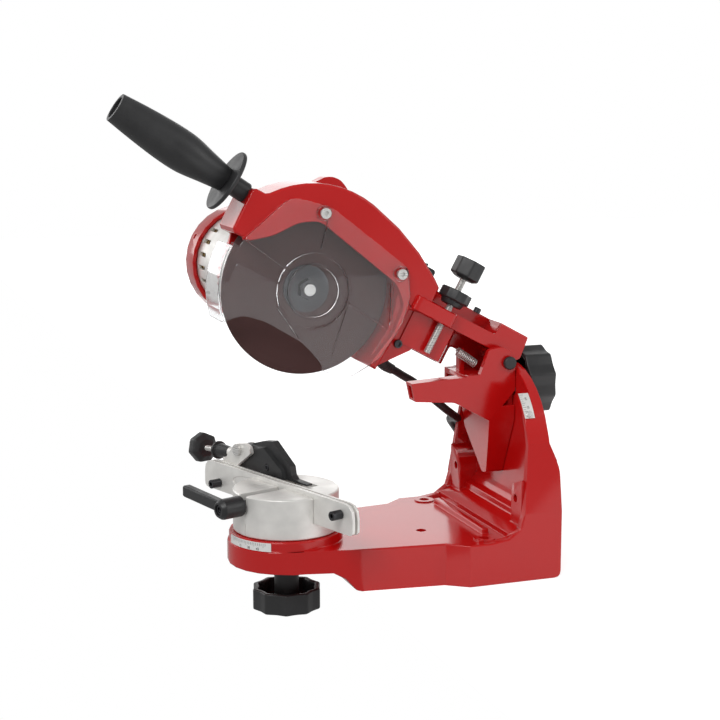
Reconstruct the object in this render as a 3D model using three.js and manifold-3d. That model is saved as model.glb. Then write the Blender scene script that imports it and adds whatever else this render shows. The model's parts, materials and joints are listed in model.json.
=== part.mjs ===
// Electric chainsaw sharpener: a bench base with a turning chain vice, a column that carries a
// tilting bracket, and a swinging head with the motor, the grinding wheel, its guard and a handle.
// Millimetres, +Z up, +X from the vice towards the column, +Y away from the user.
// The origin lies under the middle of the foot, on the plane of the bench.
import * as THREE from 'three';
import { mergeVertices } from 'three/addons/utils/BufferGeometryUtils.js';
import Module from 'manifold-3d';

const wasm = await Module();
wasm.setup();

// General clearances and finish of round shapes
const fit = 0.3;
const turning_play = 0.4;
const overrun = 3;
const fine_sides = 28;
const round_sides = 24;
const middle_sides = 16;
const small_sides = 12;
const arc_step = 10;

// Foot, boss and column of the base, with distances in X from the axis of the vice
const foot_centre = 133;
const foot_front = 46.7;
const base_back = 219;
const base_half_width = 83;
const deck_height = 36;
const deck_wall = 5;
const side_wall = 8;
const foot_rib = 6;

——

• [Task goal]:
Reproduce the entire listing word for word.

• [Result of this task]:
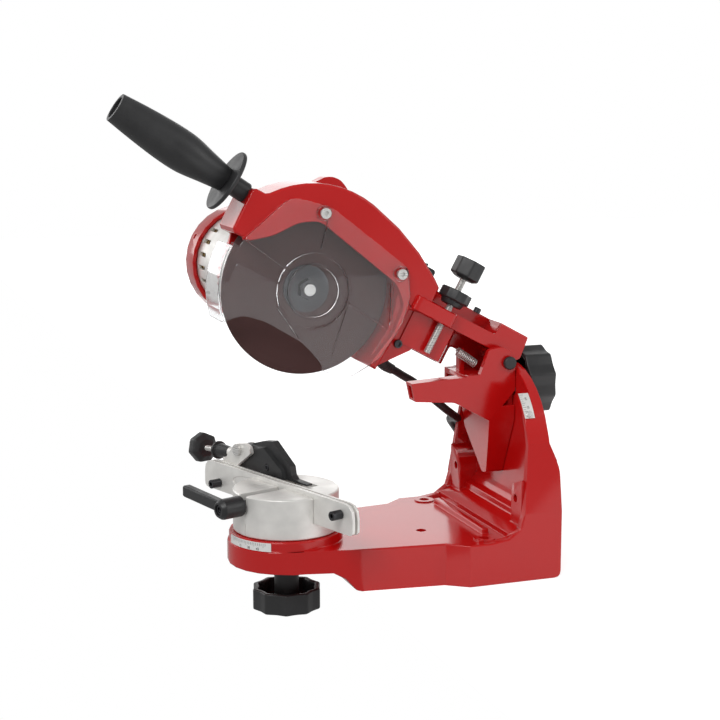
Reconstruct the object in this render as a 3D model using three.js and manifold-3d. That model is saved as model.glb. Then write the Blender scene script that imports it and adds whatever else this render shows. The model's parts, materials and joints are listed in model.json.
=== part.mjs ===
// Electric chainsaw sharpener: a bench base with a turning chain vice, a column that carries a
// tilting bracket, and a swinging head with the motor, the grinding wheel, its guard and a handle.
// Millimetres, +Z up, +X from the vice towards the column, +Y away from the user.
// The origin lies under the middle of the foot, on the plane of the bench.
import * as THREE from 'three';
import { mergeVertices } from 'three/addons/utils/BufferGeometryUtils.js';
import Module from 'manifold-3d';

const wasm = await Module();
wasm.setup();

// General clearances and finish of round shapes
const fit = 0.3;
const turning_play = 0.4;
const overrun = 3;
const fine_sides = 28;
const round_sides = 24;
const middle_sides = 16;
const small_sides = 12;
const arc_step = 10;

// Foot, boss and column of the base, with distances in X from the axis of the vice
const foot_centre = 133;
const foot_front = 46.7;
const base_back = 219;
const base_half_width = 83;
const deck_height = 36;
const deck_wall = 5;
const side_wall = 8;
const foot_rib = 6;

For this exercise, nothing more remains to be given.